==== DATASET CONTENT
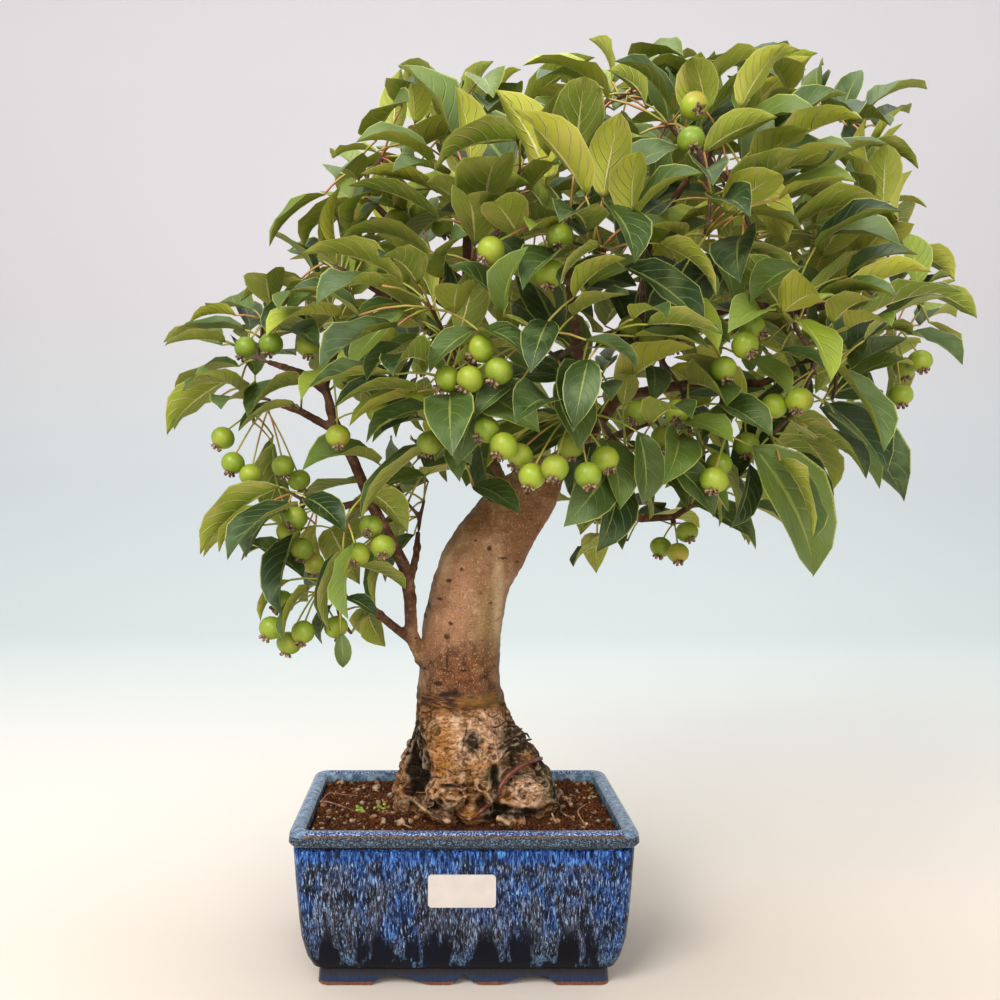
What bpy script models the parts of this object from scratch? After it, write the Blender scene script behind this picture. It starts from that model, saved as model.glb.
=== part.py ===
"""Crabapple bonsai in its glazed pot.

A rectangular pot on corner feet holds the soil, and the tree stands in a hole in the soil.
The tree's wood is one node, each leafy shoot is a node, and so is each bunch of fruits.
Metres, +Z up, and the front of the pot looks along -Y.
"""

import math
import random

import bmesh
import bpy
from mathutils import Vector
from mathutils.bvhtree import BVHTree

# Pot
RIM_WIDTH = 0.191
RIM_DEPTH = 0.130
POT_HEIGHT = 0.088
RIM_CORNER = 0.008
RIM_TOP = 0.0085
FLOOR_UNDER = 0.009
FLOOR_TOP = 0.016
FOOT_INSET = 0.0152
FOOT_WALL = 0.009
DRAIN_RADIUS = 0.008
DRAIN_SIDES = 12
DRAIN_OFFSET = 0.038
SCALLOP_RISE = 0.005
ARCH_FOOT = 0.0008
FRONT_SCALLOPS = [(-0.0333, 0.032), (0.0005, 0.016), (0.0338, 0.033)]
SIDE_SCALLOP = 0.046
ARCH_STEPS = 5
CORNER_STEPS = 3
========
STATED EXERCISE: Reproduce exactly, please, only the lines from the start of the data above to the line that contains "from mathutils.bvhtree import BVHTree", with both ends kept.

RESULT OF THE TASK:
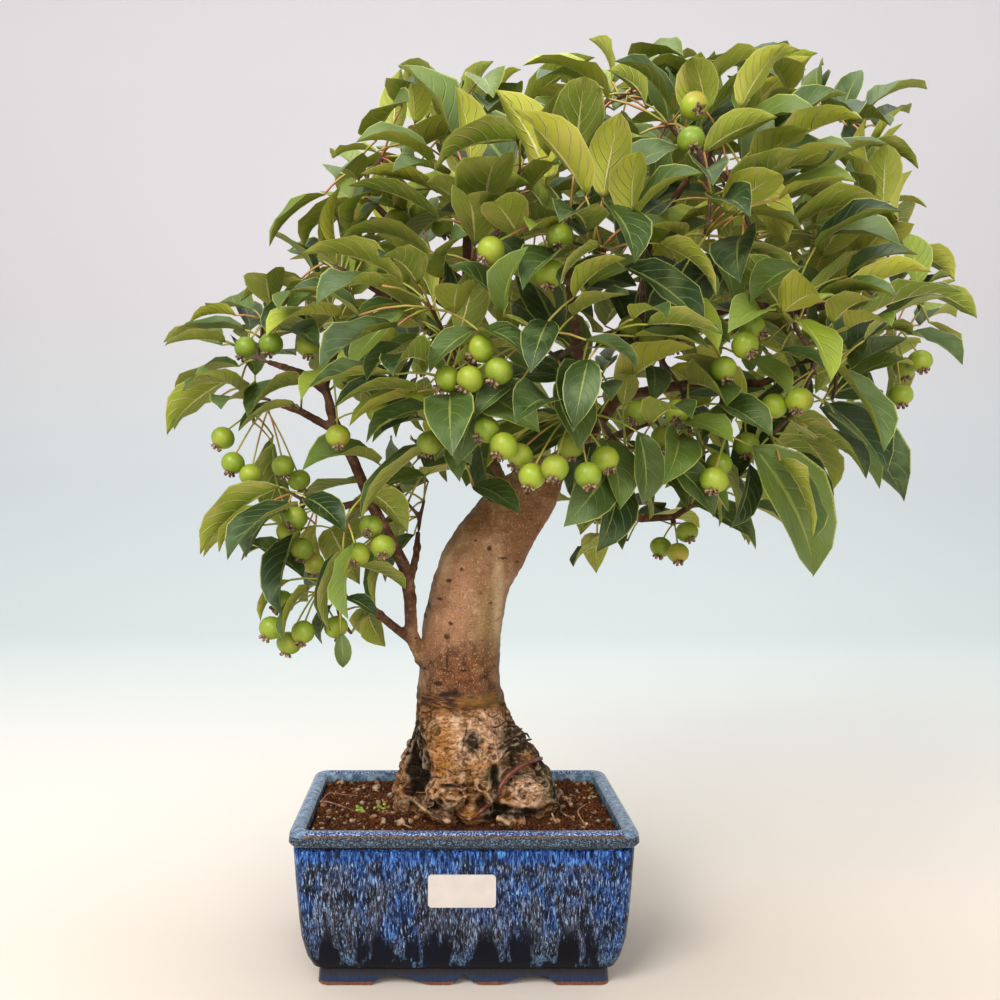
What bpy script models the parts of this object from scratch? After it, write the Blender scene script behind this picture. It starts from that model, saved as model.glb.
=== part.py ===
"""Crabapple bonsai in its glazed pot.

A rectangular pot on corner feet holds the soil, and the tree stands in a hole in the soil.
The tree's wood is one node, each leafy shoot is a node, and so is each bunch of fruits.
Metres, +Z up, and the front of the pot looks along -Y.
"""

import math
import random

import bmesh
import bpy
from mathutils import Vector
from mathutils.bvhtree import BVHTree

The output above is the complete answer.